Immediately after the 2011 season came to an end, it seemed the return of Carlos Rogers to the San Francisco 49ers was a foregone conclusion.
This has since changed.
Comcast Sports Net Bay Area is reporting that Rogers is seeking a four- or five-year contract at more than $5 million per season. It isn't the annual salary that should worry 49ers fans. After all, he did make the Pro Bowl in 2011 and is probably worth at least that much. Rather, it is the length of the contract demand that is cause for concern.
Depending on how the contract is structured, San Francisco could be on the hook for upwards of $5 million a season for a 35-year-old defensive back when all is said and done. This is the type of contract Trent Baalke and Co. usually scoff at.
This could be a moot point if the market doesn't play out like Carlos Rogers thinks it will. All things equal, he would prefer returning to the 49ers in 2012 and beyond.
What is the plan if Rogers leaves in free agency?
There are a few different variables that come into play when discussing the possible departure of the 49ers' No. 1 corner. First, they do have a multitude of young players at that position that are ready to acquire more playing time.
Chris Culliver had a surprising rookie season after many people questioned the 49ers "reaching" for him in the third round of the 2011 NFL draft. He finished the year with eight passes defended and took on a greater role as the season progressed. San Francisco views him as a future starter, so there is confidence in him being able to step up in his sophomore season.
At 27 years old, Tarell Brown wouldn't be considered young. However, in terms of playing time he is still as bare as a baby's behind. This is a player that had started a total of five games in his first four seasons before starting all 16 last year. The former fifth-round pick proved more than capable of handling the starting role, accumulating 16 passes defended and playing really well on the outside as well as in the slot.
Tramaine Brock, a 2010 undrafted free agent out of Bellhaven, is another wild card. He has played well in the preseason but hasn't seen the field a great deal during the regular year. In watching him practice a few times in 2011 I noticed Brock does have some pretty darn good upside as a cover guy. Still, the 49ers shouldn't have to rely on him too much next year.

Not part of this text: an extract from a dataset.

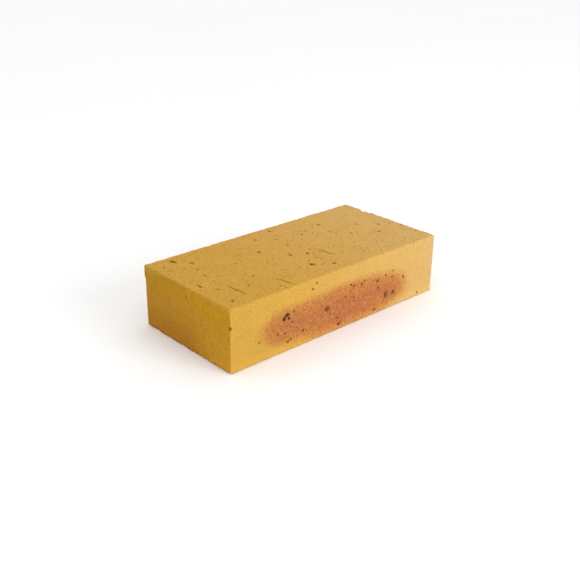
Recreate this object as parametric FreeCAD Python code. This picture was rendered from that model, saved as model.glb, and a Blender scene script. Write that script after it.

There is only one player in free agency that can be viewed as an upgrade over Carlos Rogers: Brandon Carr of the Kansas City Chiefs. He is five years younger than Rogers and has played extremely well in press coverage, something the 49ers love to play. However, Carr would demand more money and a longer contract than Rogers.
Other than that, I really don't see anybody that could be considered an upgrade. Cortland Finnegan is a possibility, but he has regressed a little bit over the course of the last couple seasons. Brent Grimes received the franchise tag as well.
This is where it gets interesting. Are the 49ers comfortable starting Tarell Brown and a rookie at corner in 2012? I am not too entirely sure about that.
With this said, the 2012 corner class is absolutely stacked. You are talking about seven or eight players that could go in the first round. Outside of the consensus top corner Morris Claiborne, I really like a couple of different players that fit the 49ers scheme.
Both Stephon Gilmore and Jamell Fleming really jump out to me. They are extremely solid in press coverage, can contribute immediately and should be in the 49ers' vicinity with the 30th overall pick of April's draft.
Janoris Jenkins, despite character concerns, also intrigues me a great deal. He has the talent to be a No. 1 corner in the NFL and would probably have been a top-10 pick if he didn't have those off-field issues. San Francisco also has the structure in place to to help him grow as an individual and a player. In short, it is one of a few franchises that offer Jenkins the "ideal" situation.
I think we can work under the assumption Carlos Rogers will be returning to the 49ers in 2012. It is apparent to me he has overhyped the corner market and will be crashing back down to earth relatively soon.
You are probably looking at a three-year contract at between $6-7 million a year. Anything more than that and you can expect the 49ers to let him walk.
Don't feel too bad—the 49ers have a couple underrated internal options in Culliver and Brown. Considering they are a pressure, front seven-based defense, the necessity for a true No. 1 corner really isn't there.
Either way, San Francisco will take a look at the corner position in the draft. There is no reason for it not to dip into this deep pool of players in April.